Dataset section »
======

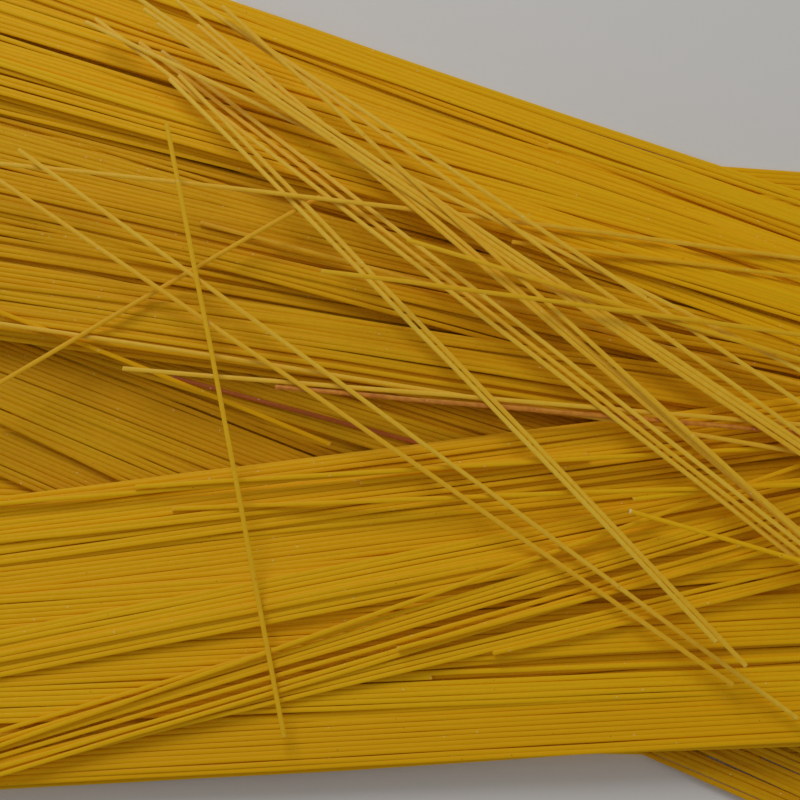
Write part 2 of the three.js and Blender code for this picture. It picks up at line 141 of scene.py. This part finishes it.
class Pile:
    """The strands laid so far, and the height of the heap that they make."""

    def __init__(self):
        self.top = np.zeros(COLUMNS * ROWS)
        self.strands = []
        self.ribbons = 0
        self.state = SEED

    def draw(self):
        """The next number of a fixed row of them, from 0 to 1."""
        self.state = (1664525 * self.state + 1013904223) % 4294967296
        return self.state / 4294967296

    def bell(self):
        """A number that is mostly near 0, and spreads about it by 1."""
        return (self.draw() + self.draw() + self.draw() + self.draw() - 2) * math.sqrt(3)

    def lay(self, ribbon, slide, settle):
        """Moves a strand, or a ribbon of them, sideways into the lowest place within so many cells,
        and rests it there."""
        needs = [self.needs_of(strand, slide) for strand in ribbon]
        costs = np.mean([need.mean(axis=1) for need in needs], axis=0)
        costs += STAY * np.abs(np.arange(-slide, slide + 1))
        best = int(np.argmin(costs))
        steep = abs(math.sin(ribbon[0]["angle"])) > abs(math.cos(ribbon[0]["angle"]))
        for strand, need in zip(ribbon, needs):
            strand["x" if steep else "y"] += (best - slide) * CELL
            strand["path"] = settle(need[best], strand["length"])
        level(ribbon)
        for strand in ribbon:
            cells, along, rise, _ = under(strand)
            np.maximum.at(self.top, cells, height_at(strand, along) + rise)
            strand["ribbon"] = self.ribbons
            self.strands.append(strand)
        self.ribbons += 1

    def needs_of(self, strand, slide):
        """What a strand needs to clear the pile, in each step along it, for each place sideways that
        it may slide to."""
        steps = math.ceil(strand["length"] / STEP)
        cells, along, rise, sideways = under(strand)
        bins = np.minimum(steps - 1, np.floor((along + strand["length"] / 2) / STEP)).astype(int)
        needs = np.full((2 * slide + 1, steps), R)
        for k in range(-slide, slide + 1):
            np.maximum.at(needs[k + slide], bins, self.top[cells + k * sideways] + rise)
        return needs

    def sheaf(self, name, count, edges, angles, scatter, centre, tight):
        """Lays so many strands ribbon by ribbon, from one edge to the other and most in between."""
        slide = round(SLIDE * tight)
        laid = 0
        while laid < count:
            share = 0.5 + 0.5 * math.sqrt(self.draw()) * math.cos(2 * math.pi * self.draw())
            across = edges[0] + share * (edges[1] - edges[0])
            angle = (angles[0] + share * (angles[1] - angles[0]) + scatter * self.bell()) * DEGREE
            side = 2 + math.floor(self.draw() * MORE_BESIDE * tight) if self.draw() < RIBBONS else 1
            bow = BOW * self.bell()
            ribbon = []
            for k in range(min(side, count - laid)):
                whole = self.draw() > BROKEN
                if whole:
                    length = STRAND_LENGTH * (1 + LENGTH_SCATTER * self.bell())
                    room = END_SCATTER * self.bell()
                else:
                    length = STRAND_LENGTH * (SHORTEST + LONGER * self.draw())
                    room = (STRAND_LENGTH - length) * (self.draw() - 0.5)
                turn = angle + (RIBBON_TURN * self.bell() if k else 0)
                apart = (k - (side - 1) / 2) * STRAND_DIAMETER * PITCH
                x = centre + room * math.cos(turn)
                ribbon.append({
                    "name": name,
                    "x": x - apart * math.sin(turn),
                    "y": across + x * math.tan(angle) + apart * math.cos(turn),
                    "angle": turn,
                    "length": length,
                    "bow": bow + (RIBBON_BOW * BOW * self.bell() if k else 0),
                })
            laid += len(ribbon)
            self.lay(ribbon, slide, press)

    def singles(self, name, x1, y1, x2, y2, length, shift, side):
        """Lays a strand, or a few side by side, over two places."""
        angle = math.atan2(y2 - y1, x2 - x1)
        bow = LOOSE_BOW * BOW * self.bell()
        ribbon = []
        for k in range(side):
            turn = angle + (LOOSE_TURN * self.bell() if k else 0)
            apart = k * STRAND_DIAMETER * PITCH
            place = shift + (LOOSE_ENDS * self.bell() if k else 0)
            ribbon.append({
                "name": name,
                "x": (x1 + x2) / 2 + place * math.cos(turn) - apart * math.sin(turn),
                "y": (y1 + y2) / 2 + place * math.sin(turn) + apart * math.cos(turn),
                "angle": turn,
                "length": length - (LOOSE_ENDS * self.draw() if k else 0),
                "bow": bow,
            })
        self.lay(ribbon, 0, balance)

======

Goal »
Only the lines from the beginning of the material above through the line with "strands laid so" are wanted; extract them exactly.

The answer »
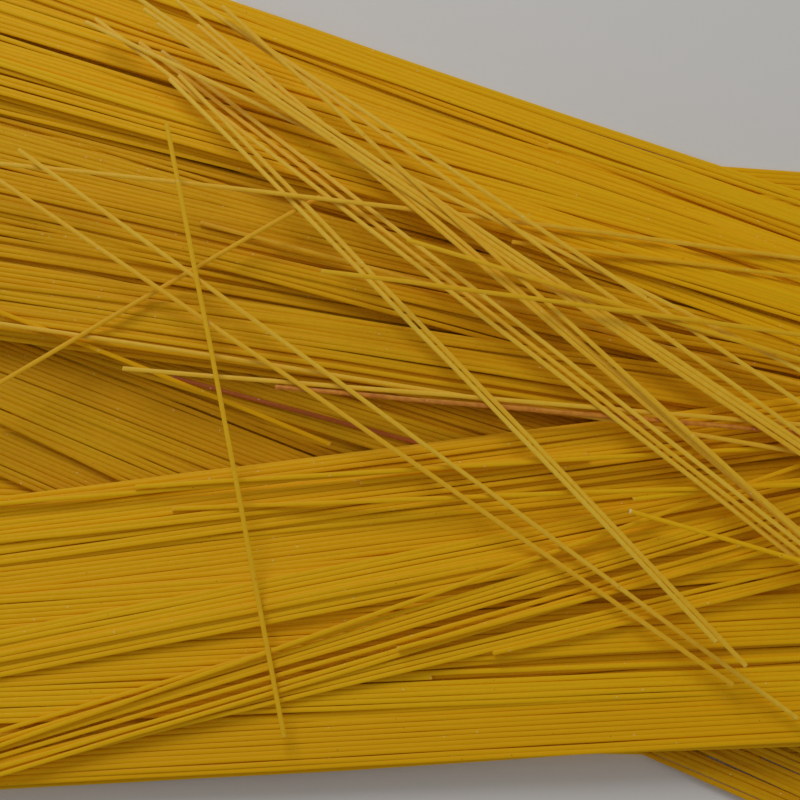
Write part 2 of the three.js and Blender code for this picture. It picks up at line 141 of scene.py. This part finishes it.
class Pile:
    """The strands laid so far, and the height of the heap that they make."""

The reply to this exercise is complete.